As Seasplainer reported last fall, none of the eight Atlantic cod populations in the Northwest Atlantic ocean are considered healthy. And yet, most of these populations continue to be fished, with a 2022 landed value of $24 million, according to the Government of NL’s Seafood Industry Year in Review.
Add to that, this isn’t the first time DFO has operated a commercial cod fishery since the federal department shuttered cod fishing in 1992. Since 2006, DFO has allowed a small inshore commercial cod fishery (called the “stewardship fishery”) along with a recreational (or food) fishery and an Indigenous FSC (Food, Social and Ceremonial) fishery.
Citing this year’s reopening as a “return of the commercial Northern cod fishery” also ignores that the allocated quota — like the Northern cod population itself — is a fraction of its one-time abundance. The total allowable catch (TAC) set in 1992 was 185,000 metric tonnes, 10 times more than this year’s commercial cod fishery quota set at 18,000 metric tonnes. This year’s TAC doesn’t include recreational or FSC fishery shares.
History speaks for itself with regards to how the 1992 TAC played out. On July 2, 1992, with cod having suffered a devastating collapse from decades of overfishing, DFO closed the commercial cod fishery. That decision, meant to last two years, continued on for 30 years longer than planned.
Until today. At least, for one population of Atlantic cod.

Northern cod is a population of the Atlantic cod species that inhabits the waters between the tip of the Grand Banks, in eastern Newfoundland, all the way north to Hopedale, Labrador. In fisheries terms, that’s area 2J3KL. This week’s announcement to reopen the 2J3KL commercial cod fishery follows news last fall that Northern cod likely moved out of the “critical zone” into the “cautious zone.”
The federal fisheries department categorises commercial fish populations (called “stocks”) into one of four zones: healthy, cautious, critical, or uncertain. That categorization is based on DFO’s “precautionary approach,” a policy which calls for greater caution whenever scientific knowledge is uncertain.
As Seasplainer reported last fall, the news of Northern cod’s change in “stock” status came after DFO scientists adjusted their scientific assessment model, taking into consideration new data on cod’s primary prey, capelin, more information about juvenile cod, and a longer period of population data — adding three decades of data, expanding the period from 1954 to 2021.
“It is not a change in the stock, which hasn’t grown significantly since 2015-16, just a change in the goalposts by which the stock is judged,” says Rose.
The latest scientific stock assessment of Northern cod, released in March 2024, reaffirmed that the fish population had moved from the critical to the cautious zone. But that news came with strong cautionary advice against ramping up fishing.
“The Northern cod stock has not shown growth since 2016 and, even with no fishing, the risk of decline over the next three years is moderately high,” reads the March 2024 assessment, prepared by Canadian Science Advisory Secretariat (CSAS), the national body that oversees the scientific peer review and provision of science advice to inform DFO management decisions.
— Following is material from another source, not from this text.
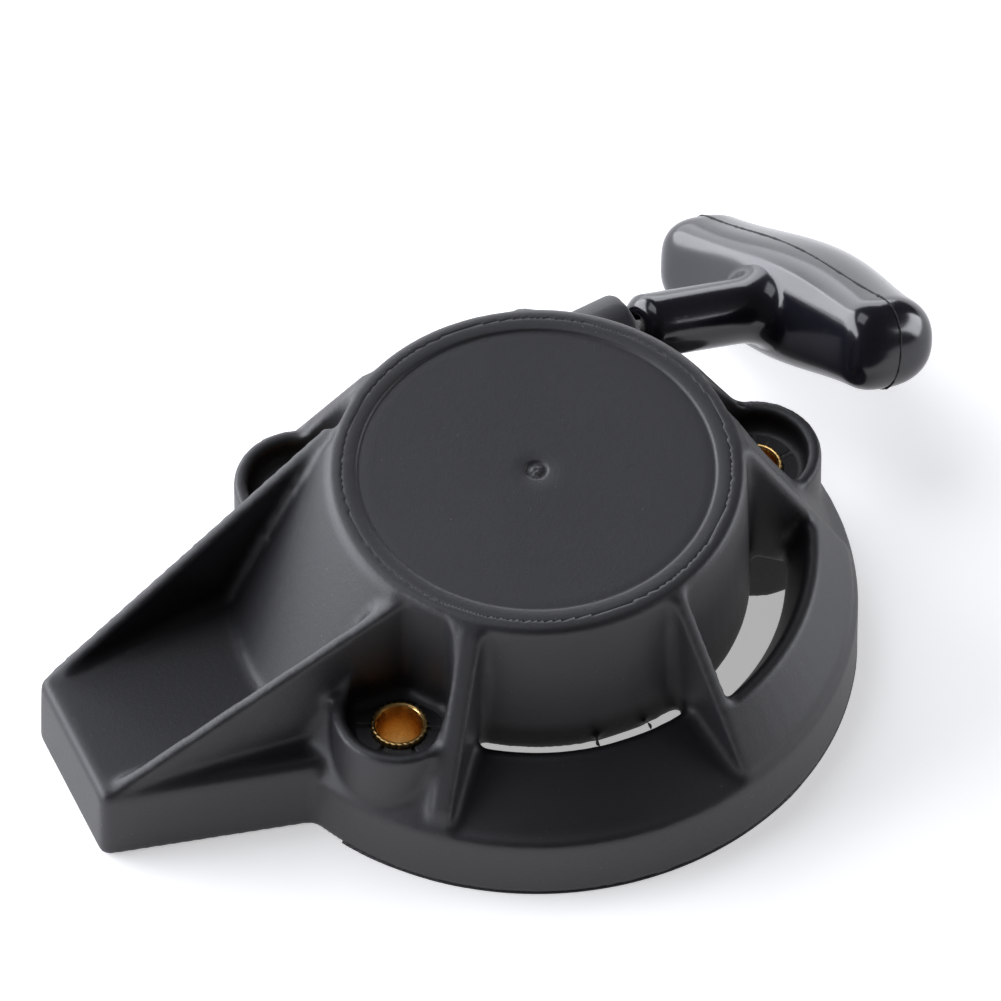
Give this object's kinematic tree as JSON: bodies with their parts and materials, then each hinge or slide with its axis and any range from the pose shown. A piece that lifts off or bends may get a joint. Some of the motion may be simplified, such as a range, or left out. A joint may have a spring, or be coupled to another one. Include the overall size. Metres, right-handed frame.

The stock assessment further notes that “increased fishing removals increases the risk of the stock declining back into the Critical Zone,” and that “the probability of the stock declining into the Critical Zone increases from 42% with zero removals to 52% if removals are doubled from current levels.”
With no recent signs of growth, and the latest science on capelin, cod’s primary prey, is also in the cautious zone (yet still fished), Rose says DFO’s fisheries management decision this week sends a strong signal.
“DFO has thrown in the towel,” he says. “We never seem to learn much.”
“While there was a lot of good scientific advances made this year to apply an ecosystem approach linking cod and capelin health, the management decisions for both of these fisheries ignores this intrinsic link, and frames success as crawling above the threshold of disaster,” says Rebecca Schijns, a fishery scientist with ocean charity Oceana Canada.
As capelin has followed a similar historical trajectory as Atlantic cod, understanding the dynamics of the two species offers a more realistic understanding of both stocks. Managing the species with that understanding would also mark a historic move away from ‘single-species’ fisheries management to an ‘ecosystem approach’ in which fish populations are considered not independently but as interacting with other species in their environment.
“To promote sustainable fishing practices, capelin and cod stocks should be managed together, as their health and recovery are intrinsically linked. By continuing to focus on single-species management, the minister missed the opportunity to factor in the ecosystem and climate change, which offers the best chance to rebuild these and other fisheries to healthy levels,” says Katie Schleit, fisheries director with the marine research conservation group Oceans North.
Earlier this month, Oceana Canada called for a pause and Oceans North called for a 50 per cent reduction on the commercial capelin fishery, given its depleted status. Capelin in 2J3KL are also considered to have a high climate risk, according to a new research paper released this week by Daniel Boyce and colleagues. While DFO’s latest modeling considers capelin dynamics, it doesn’t factor in cod predation, like seals, or ocean conditions such as warming waters due to climate change — though these factors are on the table for future revisions to the modeling, DFO’s Paul Regular told Seasplainer last fall.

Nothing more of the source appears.